§ REQUIRED WORK:
Give the data again exactly, from its opening line through the line in which "return edge, windows" appears.

#####

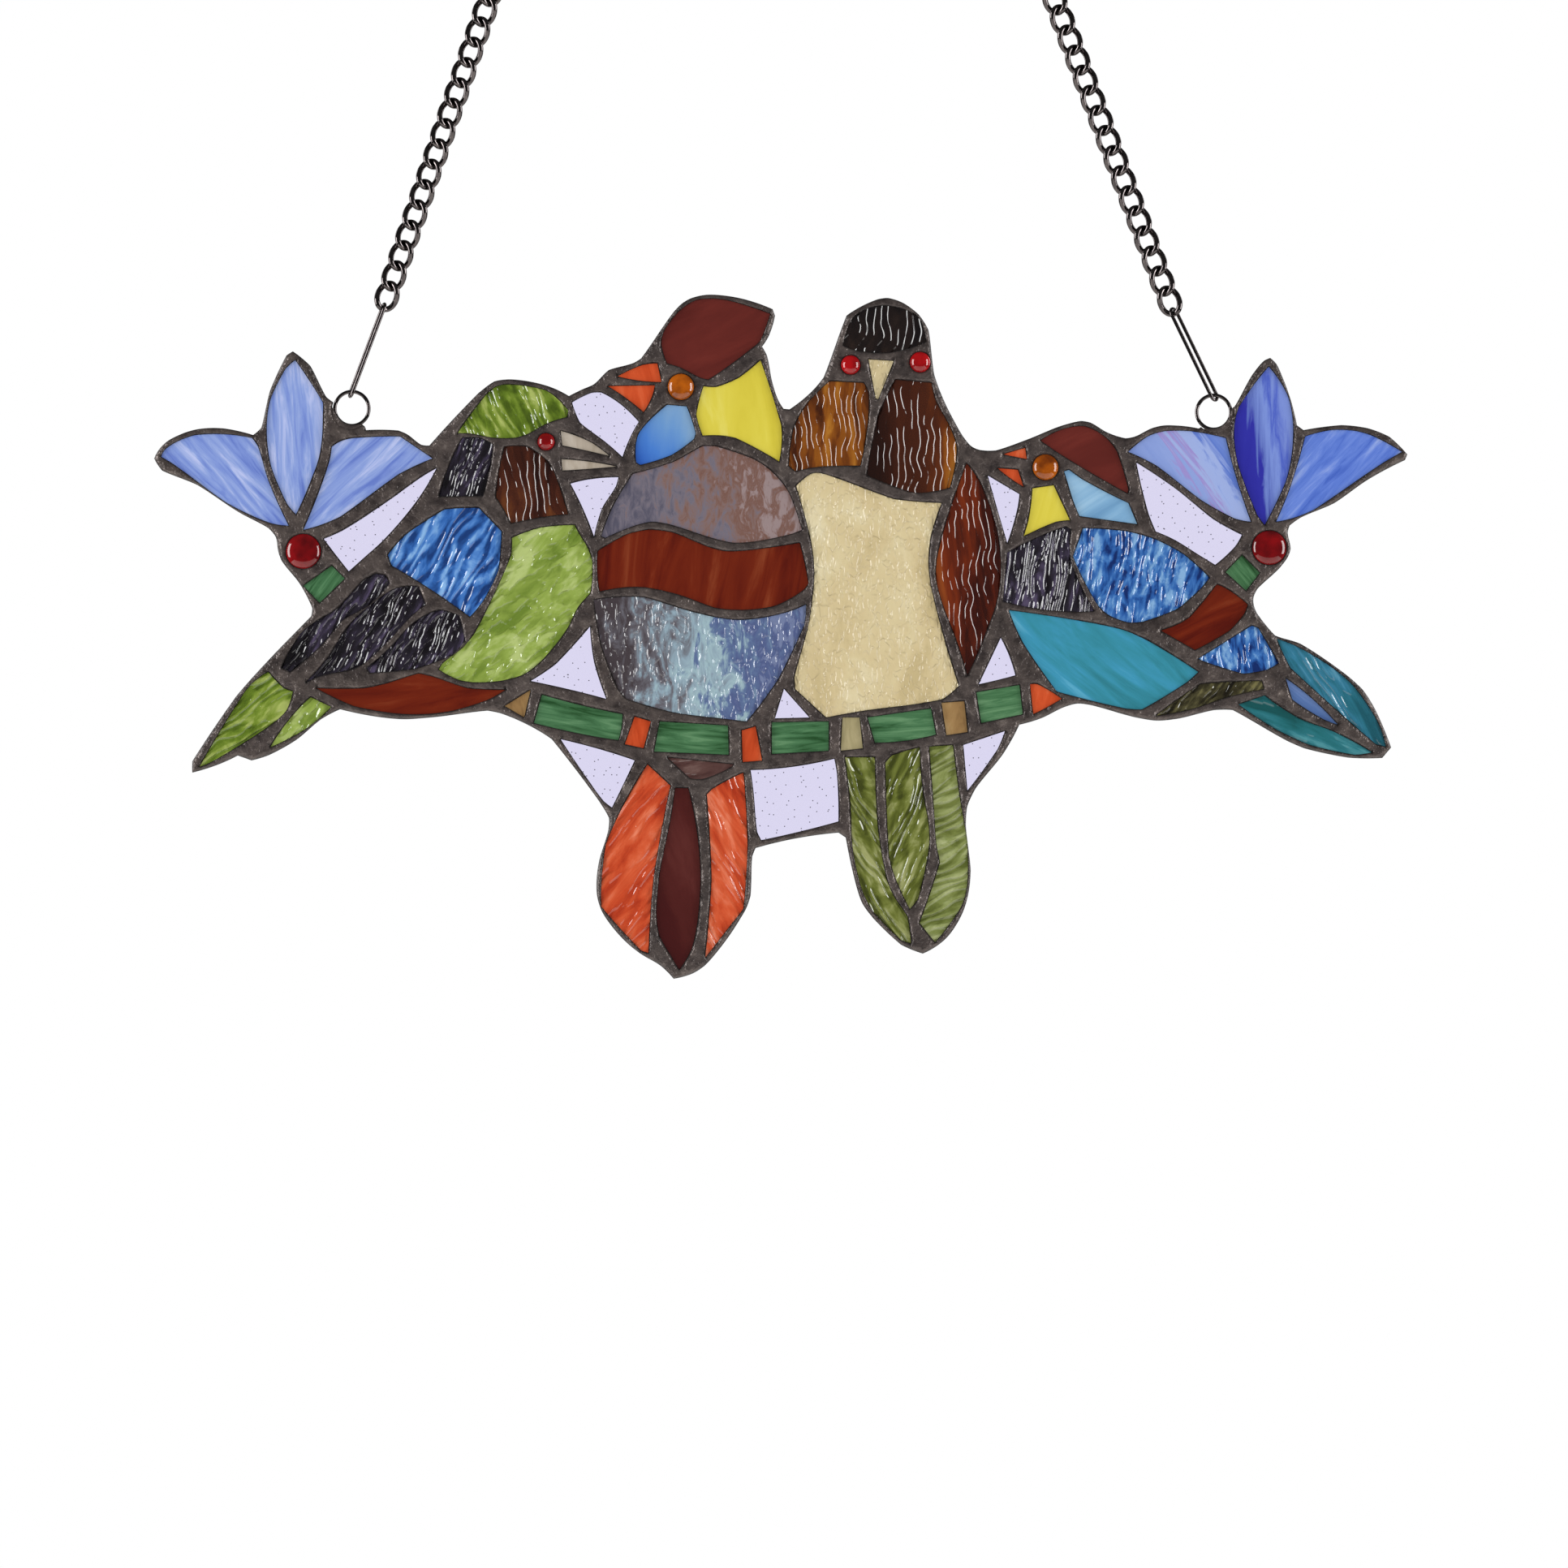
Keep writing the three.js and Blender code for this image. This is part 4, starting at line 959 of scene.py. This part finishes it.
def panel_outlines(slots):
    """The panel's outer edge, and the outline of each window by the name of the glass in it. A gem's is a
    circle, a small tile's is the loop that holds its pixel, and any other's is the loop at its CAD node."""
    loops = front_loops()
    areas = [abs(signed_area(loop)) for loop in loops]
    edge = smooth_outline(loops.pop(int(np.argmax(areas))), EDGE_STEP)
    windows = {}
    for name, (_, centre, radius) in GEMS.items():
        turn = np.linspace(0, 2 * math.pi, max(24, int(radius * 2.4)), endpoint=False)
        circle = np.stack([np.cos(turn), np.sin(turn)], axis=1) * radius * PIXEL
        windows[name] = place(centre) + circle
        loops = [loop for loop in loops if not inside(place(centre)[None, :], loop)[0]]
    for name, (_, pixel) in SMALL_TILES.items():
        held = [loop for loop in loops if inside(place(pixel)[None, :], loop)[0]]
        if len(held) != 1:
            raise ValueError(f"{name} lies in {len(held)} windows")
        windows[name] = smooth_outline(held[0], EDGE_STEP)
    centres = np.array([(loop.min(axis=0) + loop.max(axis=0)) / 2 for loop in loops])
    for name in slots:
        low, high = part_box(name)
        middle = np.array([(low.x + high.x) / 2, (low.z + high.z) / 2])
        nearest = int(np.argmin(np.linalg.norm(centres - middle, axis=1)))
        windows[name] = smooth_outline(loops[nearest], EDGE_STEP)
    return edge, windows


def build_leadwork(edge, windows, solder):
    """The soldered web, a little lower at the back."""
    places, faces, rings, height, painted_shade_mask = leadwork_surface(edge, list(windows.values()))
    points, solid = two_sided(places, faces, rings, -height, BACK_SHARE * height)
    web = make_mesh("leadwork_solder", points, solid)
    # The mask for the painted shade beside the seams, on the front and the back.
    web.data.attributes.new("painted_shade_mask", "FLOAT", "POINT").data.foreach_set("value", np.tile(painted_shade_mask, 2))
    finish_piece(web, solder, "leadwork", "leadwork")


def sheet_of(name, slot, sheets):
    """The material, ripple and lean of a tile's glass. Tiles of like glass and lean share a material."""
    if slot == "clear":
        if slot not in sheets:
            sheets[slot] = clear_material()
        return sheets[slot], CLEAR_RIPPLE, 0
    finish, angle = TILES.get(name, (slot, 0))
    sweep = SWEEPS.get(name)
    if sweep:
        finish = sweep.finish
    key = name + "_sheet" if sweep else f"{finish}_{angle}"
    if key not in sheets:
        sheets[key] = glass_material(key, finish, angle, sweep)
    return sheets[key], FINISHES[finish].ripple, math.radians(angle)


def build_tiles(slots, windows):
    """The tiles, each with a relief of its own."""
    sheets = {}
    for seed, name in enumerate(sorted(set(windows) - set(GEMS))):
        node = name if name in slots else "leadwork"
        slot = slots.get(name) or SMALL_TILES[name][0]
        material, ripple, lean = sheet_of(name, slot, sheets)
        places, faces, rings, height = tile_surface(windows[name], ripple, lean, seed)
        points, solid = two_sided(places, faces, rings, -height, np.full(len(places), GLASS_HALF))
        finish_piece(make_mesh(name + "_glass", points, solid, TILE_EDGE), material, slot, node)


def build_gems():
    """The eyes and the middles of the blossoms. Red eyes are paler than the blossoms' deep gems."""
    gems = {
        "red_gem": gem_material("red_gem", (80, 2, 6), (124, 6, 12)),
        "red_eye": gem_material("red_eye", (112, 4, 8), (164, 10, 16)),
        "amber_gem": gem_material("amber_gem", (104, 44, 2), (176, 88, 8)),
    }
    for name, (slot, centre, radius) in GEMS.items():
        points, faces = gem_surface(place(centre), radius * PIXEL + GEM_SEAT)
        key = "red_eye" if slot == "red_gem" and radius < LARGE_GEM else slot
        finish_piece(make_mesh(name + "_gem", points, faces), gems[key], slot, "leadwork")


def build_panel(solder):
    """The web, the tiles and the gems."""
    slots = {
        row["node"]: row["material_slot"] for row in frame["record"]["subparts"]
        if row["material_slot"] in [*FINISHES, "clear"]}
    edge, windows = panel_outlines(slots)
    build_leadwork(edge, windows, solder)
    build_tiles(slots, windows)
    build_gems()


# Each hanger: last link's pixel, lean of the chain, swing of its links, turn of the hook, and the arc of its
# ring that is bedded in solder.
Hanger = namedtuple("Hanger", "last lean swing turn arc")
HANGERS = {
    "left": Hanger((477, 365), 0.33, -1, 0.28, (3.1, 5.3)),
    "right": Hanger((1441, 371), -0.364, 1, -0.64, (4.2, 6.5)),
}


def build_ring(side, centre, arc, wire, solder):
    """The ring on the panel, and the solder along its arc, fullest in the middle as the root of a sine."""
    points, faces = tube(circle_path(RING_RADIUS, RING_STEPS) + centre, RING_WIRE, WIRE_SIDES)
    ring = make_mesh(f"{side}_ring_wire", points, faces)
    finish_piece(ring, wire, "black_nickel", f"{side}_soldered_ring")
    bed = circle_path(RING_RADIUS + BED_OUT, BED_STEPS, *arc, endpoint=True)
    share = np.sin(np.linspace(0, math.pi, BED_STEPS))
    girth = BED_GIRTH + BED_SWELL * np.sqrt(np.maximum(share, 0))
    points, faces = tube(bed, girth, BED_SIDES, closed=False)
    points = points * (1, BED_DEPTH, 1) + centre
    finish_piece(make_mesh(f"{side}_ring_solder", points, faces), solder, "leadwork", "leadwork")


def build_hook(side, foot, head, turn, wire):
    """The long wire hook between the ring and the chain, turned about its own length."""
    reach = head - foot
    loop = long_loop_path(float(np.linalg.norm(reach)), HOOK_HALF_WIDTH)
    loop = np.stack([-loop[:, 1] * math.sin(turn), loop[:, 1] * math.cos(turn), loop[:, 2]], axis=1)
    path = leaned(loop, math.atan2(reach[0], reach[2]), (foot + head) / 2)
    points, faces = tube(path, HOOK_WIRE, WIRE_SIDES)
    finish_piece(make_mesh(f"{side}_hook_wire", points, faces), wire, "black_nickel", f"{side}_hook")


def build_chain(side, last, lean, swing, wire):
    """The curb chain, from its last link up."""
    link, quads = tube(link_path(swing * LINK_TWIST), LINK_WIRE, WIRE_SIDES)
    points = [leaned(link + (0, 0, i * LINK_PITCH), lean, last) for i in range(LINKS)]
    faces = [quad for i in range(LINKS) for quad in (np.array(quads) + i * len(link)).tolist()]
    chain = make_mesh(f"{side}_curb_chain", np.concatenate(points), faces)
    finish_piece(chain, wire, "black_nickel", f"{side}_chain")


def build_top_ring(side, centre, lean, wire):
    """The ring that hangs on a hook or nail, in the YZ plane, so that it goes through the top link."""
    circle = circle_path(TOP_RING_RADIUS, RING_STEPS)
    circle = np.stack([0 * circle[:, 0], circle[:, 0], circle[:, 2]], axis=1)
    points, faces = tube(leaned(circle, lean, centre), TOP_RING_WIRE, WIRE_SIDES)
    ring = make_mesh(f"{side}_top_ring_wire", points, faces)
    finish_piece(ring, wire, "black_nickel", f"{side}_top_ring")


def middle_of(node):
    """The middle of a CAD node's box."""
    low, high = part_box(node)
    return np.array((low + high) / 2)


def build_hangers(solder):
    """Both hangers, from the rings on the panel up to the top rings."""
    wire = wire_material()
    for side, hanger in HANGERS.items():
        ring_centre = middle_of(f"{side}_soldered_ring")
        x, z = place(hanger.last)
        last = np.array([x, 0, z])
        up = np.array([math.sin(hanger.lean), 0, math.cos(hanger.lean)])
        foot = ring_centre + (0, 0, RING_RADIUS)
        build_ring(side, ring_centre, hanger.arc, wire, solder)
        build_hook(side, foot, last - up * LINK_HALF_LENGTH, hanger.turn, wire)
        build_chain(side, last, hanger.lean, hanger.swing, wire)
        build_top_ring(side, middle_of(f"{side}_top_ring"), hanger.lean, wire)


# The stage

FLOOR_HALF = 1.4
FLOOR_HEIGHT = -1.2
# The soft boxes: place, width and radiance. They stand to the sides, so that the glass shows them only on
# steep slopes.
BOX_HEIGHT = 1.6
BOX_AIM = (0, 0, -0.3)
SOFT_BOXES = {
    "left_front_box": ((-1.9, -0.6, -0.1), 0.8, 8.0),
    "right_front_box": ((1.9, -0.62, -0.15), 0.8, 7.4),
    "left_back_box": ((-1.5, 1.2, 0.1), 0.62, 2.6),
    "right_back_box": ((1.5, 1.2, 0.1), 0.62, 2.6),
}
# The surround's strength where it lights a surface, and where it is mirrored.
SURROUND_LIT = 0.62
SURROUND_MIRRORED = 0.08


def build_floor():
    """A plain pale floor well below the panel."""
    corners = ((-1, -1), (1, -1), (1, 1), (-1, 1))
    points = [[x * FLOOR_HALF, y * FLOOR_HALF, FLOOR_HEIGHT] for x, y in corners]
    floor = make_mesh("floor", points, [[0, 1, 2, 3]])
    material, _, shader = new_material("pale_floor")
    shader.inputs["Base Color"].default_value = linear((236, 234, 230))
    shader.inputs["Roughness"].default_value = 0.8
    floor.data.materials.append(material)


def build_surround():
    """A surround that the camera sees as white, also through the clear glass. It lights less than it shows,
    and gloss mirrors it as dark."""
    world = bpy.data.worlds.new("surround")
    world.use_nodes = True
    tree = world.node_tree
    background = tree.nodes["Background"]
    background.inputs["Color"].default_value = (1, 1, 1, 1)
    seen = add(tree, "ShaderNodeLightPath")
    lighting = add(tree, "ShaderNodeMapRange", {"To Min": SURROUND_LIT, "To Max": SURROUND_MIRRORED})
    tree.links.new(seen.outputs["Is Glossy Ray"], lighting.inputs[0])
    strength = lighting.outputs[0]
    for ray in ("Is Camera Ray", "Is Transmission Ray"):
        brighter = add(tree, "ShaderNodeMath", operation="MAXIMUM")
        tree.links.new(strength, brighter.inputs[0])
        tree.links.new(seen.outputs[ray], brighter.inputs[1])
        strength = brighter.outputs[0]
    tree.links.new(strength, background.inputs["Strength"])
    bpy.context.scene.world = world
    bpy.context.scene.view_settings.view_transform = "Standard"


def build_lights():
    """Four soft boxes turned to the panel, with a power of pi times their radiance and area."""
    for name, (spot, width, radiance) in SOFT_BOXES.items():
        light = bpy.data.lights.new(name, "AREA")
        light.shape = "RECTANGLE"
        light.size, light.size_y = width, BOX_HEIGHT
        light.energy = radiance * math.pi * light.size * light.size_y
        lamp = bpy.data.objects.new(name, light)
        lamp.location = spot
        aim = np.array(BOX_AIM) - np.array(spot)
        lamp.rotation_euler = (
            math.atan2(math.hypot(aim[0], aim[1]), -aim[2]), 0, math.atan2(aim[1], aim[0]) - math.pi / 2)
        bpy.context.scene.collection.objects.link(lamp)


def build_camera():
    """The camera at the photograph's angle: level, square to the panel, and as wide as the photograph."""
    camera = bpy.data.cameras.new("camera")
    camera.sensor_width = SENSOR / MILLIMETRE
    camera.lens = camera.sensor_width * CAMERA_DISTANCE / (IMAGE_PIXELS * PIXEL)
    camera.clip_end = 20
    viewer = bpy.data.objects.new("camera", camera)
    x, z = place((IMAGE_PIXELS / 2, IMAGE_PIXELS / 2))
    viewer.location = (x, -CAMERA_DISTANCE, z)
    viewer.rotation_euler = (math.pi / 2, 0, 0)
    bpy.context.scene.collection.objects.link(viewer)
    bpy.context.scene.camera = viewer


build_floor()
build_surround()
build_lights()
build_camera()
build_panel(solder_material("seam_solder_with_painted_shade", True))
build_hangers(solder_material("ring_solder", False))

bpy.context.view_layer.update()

#####

§ WRITTEN ANSWER:
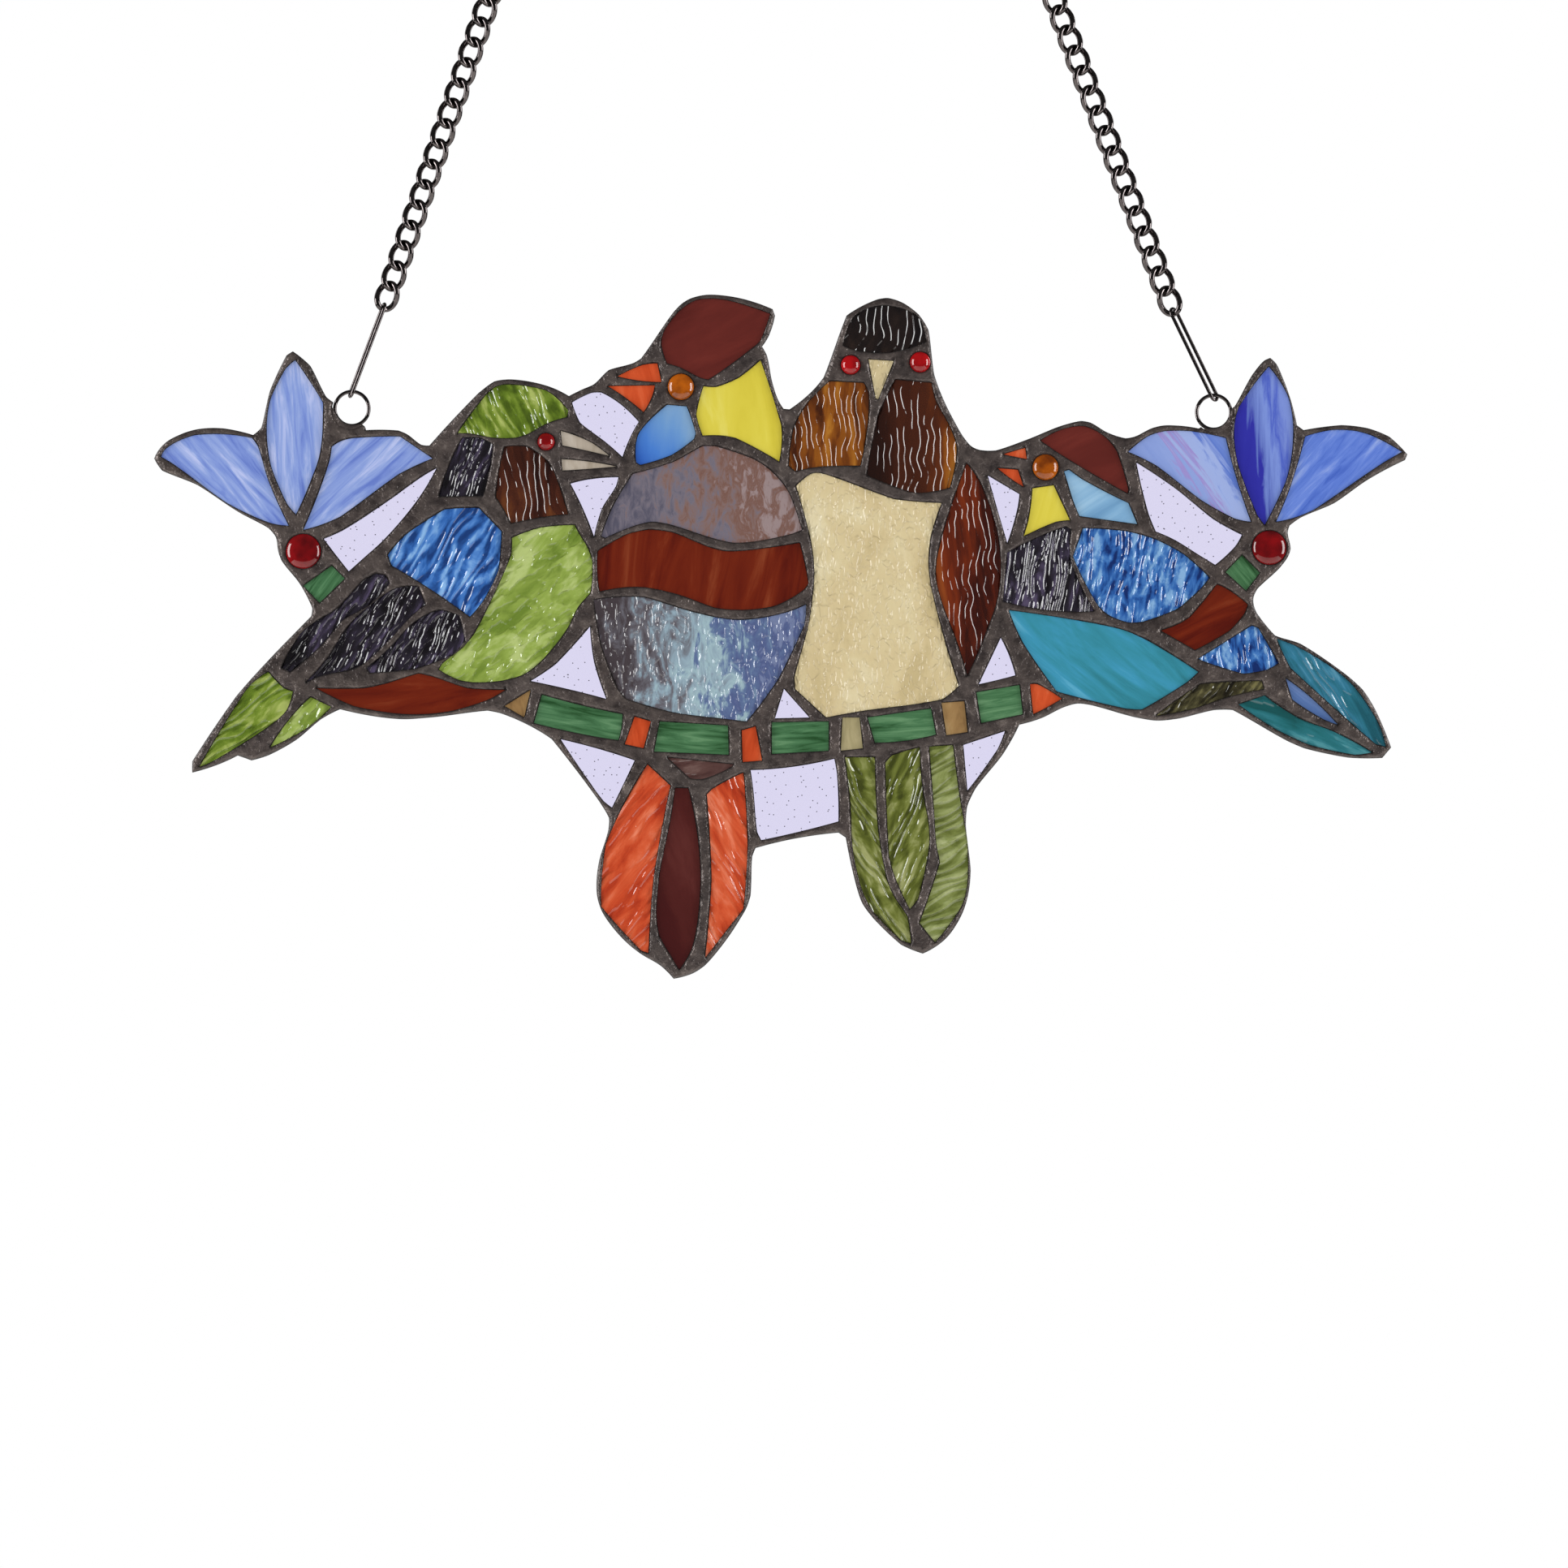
Keep writing the three.js and Blender code for this image. This is part 4, starting at line 959 of scene.py. This part finishes it.
def panel_outlines(slots):
    """The panel's outer edge, and the outline of each window by the name of the glass in it. A gem's is a
    circle, a small tile's is the loop that holds its pixel, and any other's is the loop at its CAD node."""
    loops = front_loops()
    areas = [abs(signed_area(loop)) for loop in loops]
    edge = smooth_outline(loops.pop(int(np.argmax(areas))), EDGE_STEP)
    windows = {}
    for name, (_, centre, radius) in GEMS.items():
        turn = np.linspace(0, 2 * math.pi, max(24, int(radius * 2.4)), endpoint=False)
        circle = np.stack([np.cos(turn), np.sin(turn)], axis=1) * radius * PIXEL
        windows[name] = place(centre) + circle
        loops = [loop for loop in loops if not inside(place(centre)[None, :], loop)[0]]
    for name, (_, pixel) in SMALL_TILES.items():
        held = [loop for loop in loops if inside(place(pixel)[None, :], loop)[0]]
        if len(held) != 1:
            raise ValueError(f"{name} lies in {len(held)} windows")
        windows[name] = smooth_outline(held[0], EDGE_STEP)
    centres = np.array([(loop.min(axis=0) + loop.max(axis=0)) / 2 for loop in loops])
    for name in slots:
        low, high = part_box(name)
        middle = np.array([(low.x + high.x) / 2, (low.z + high.z) / 2])
        nearest = int(np.argmin(np.linalg.norm(centres - middle, axis=1)))
        windows[name] = smooth_outline(loops[nearest], EDGE_STEP)
    return edge, windows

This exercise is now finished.